> Given instruction: Stop after the line containing "raised(ray * 0.1, front": print each line exactly from the first line of the listing up to that point.

Object modeling scripts:
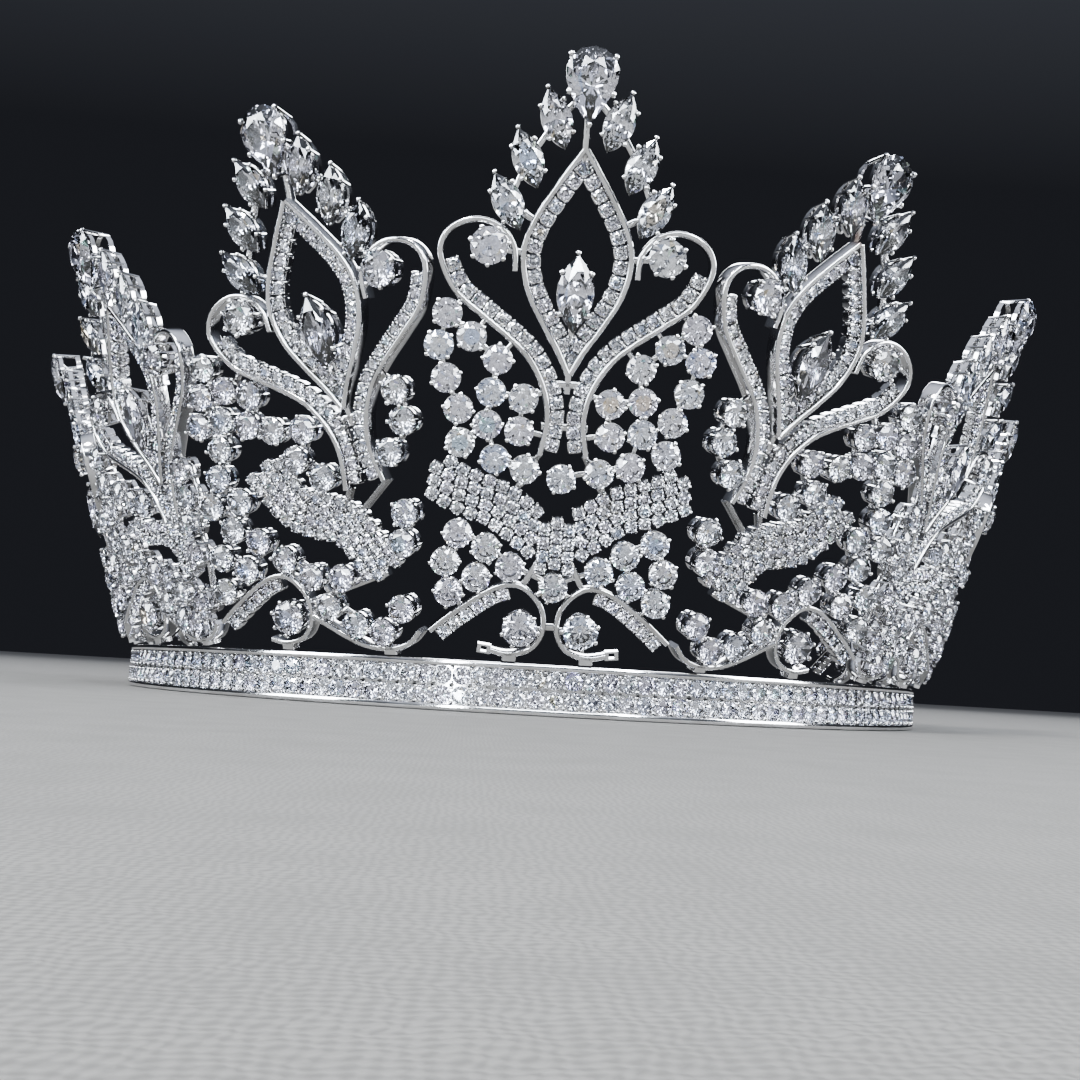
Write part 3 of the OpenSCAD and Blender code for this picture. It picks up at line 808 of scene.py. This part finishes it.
def straight_bar(places, section):
    """A bar through the given places along the hoop; the section is (up, outward)."""
    return skin([np.column_stack([np.full(len(section), x), section]) for x in places])


def seat_cell(length, height, d):
    """One cell of the stone bed: a square with a drilled seat."""
    ray = rays(16)
    edge = ray / np.maximum(np.abs(ray[:, :1]) / (length / 2), np.abs(ray[:, 1:]) / (height / 2))
    front, back = -BED_INSET - 0.25, BED_INSET - HOOP_DEPTH
    return skin([raised(edge, back), raised(edge, front), raised(ray * d * 0.46, front),
                 raised(ray * 0.1, front - 1)])


def stone_rows(metal, stones, length):
    """Two rows of stones in their cells, with two beads between one stone and the next."""
    row_h = (HOOP_H - 2 * HOOP_RAIL) / 2 + 0.1
    count = round(2 * length / HOOP_PITCH)
    pitch = 2 * length / count
    cell, gem = seat_cell(pitch + 0.02, row_h, HOOP_STONE_D), round_brilliant(HOOP_STONE_D)
    bead = post((0, 0, -0.9), (0, 0, -0.2), 0.22, 0.27, 6)
    girdle_drop = PAVILION_SHARE * HOOP_STONE_D
    for row in (-1, 1):
        z = HOOP_H / 2 + row * row_h / 2
        for i in range(count):
            x = -length + (i + 0.5) * pitch
            metal.copy(cell, (x, z))
            stones.copy(gem, (x, z), -0.42 - girdle_drop, chance.uniform(0, 45), wobble(FIELD_LEAN))
            for level in (-0.36, 0.36):
                metal.copy(bead, (x + pitch / 2, z + level * row_h))


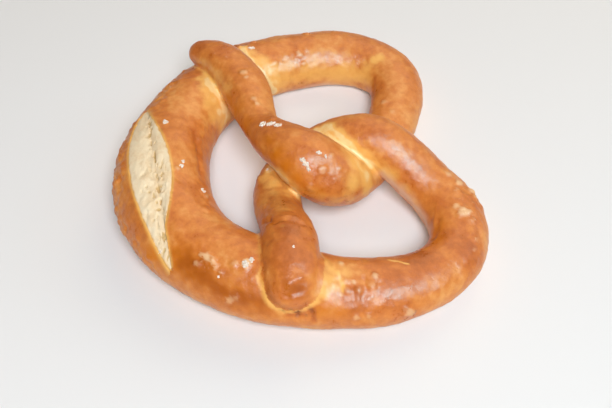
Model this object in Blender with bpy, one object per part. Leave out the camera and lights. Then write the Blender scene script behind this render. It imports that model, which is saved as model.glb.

> Task answer:
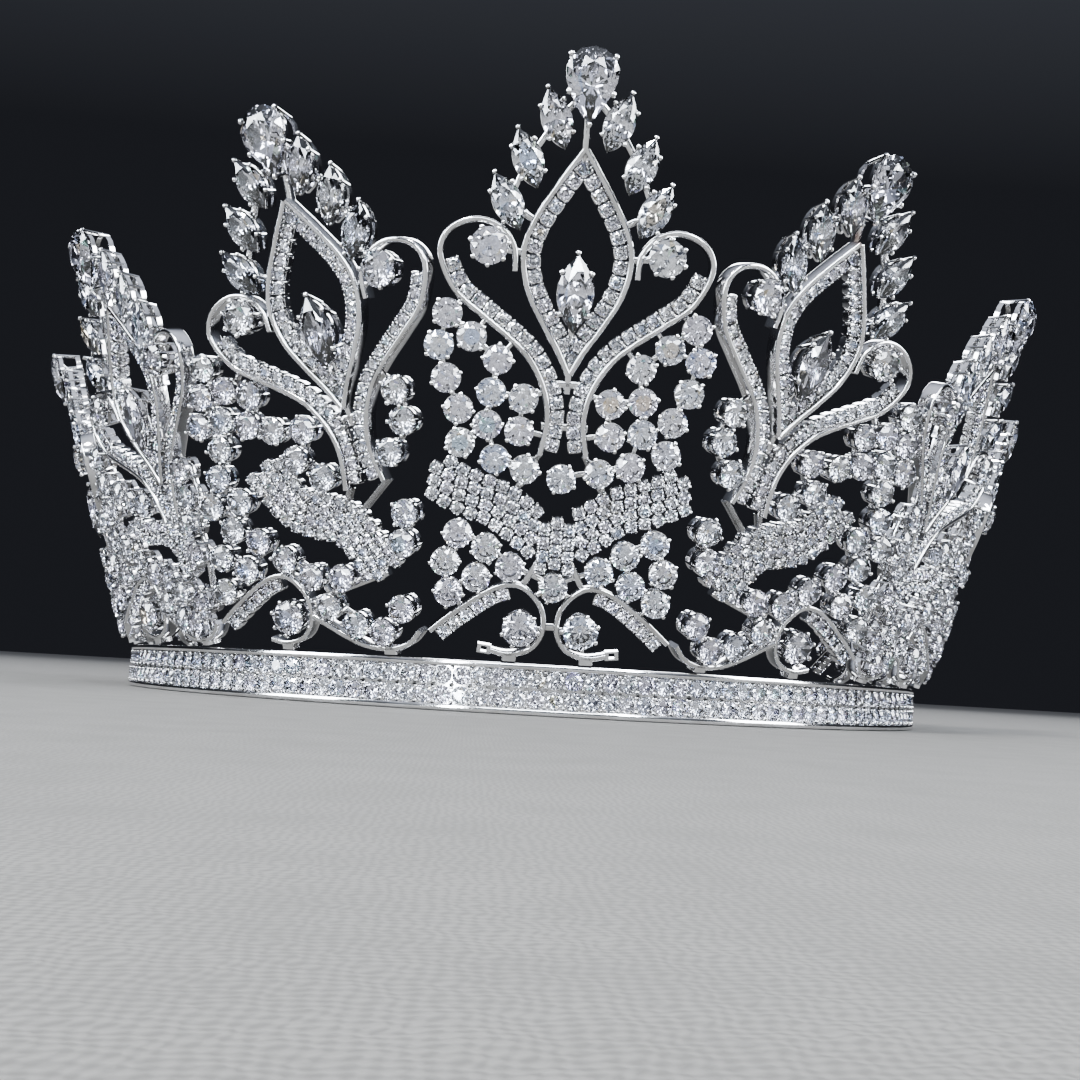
Write part 3 of the OpenSCAD and Blender code for this picture. It picks up at line 808 of scene.py. This part finishes it.
def straight_bar(places, section):
    """A bar through the given places along the hoop; the section is (up, outward)."""
    return skin([np.column_stack([np.full(len(section), x), section]) for x in places])


def seat_cell(length, height, d):
    """One cell of the stone bed: a square with a drilled seat."""
    ray = rays(16)
    edge = ray / np.maximum(np.abs(ray[:, :1]) / (length / 2), np.abs(ray[:, 1:]) / (height / 2))
    front, back = -BED_INSET - 0.25, BED_INSET - HOOP_DEPTH
    return skin([raised(edge, back), raised(edge, front), raised(ray * d * 0.46, front),
                 raised(ray * 0.1, front - 1)])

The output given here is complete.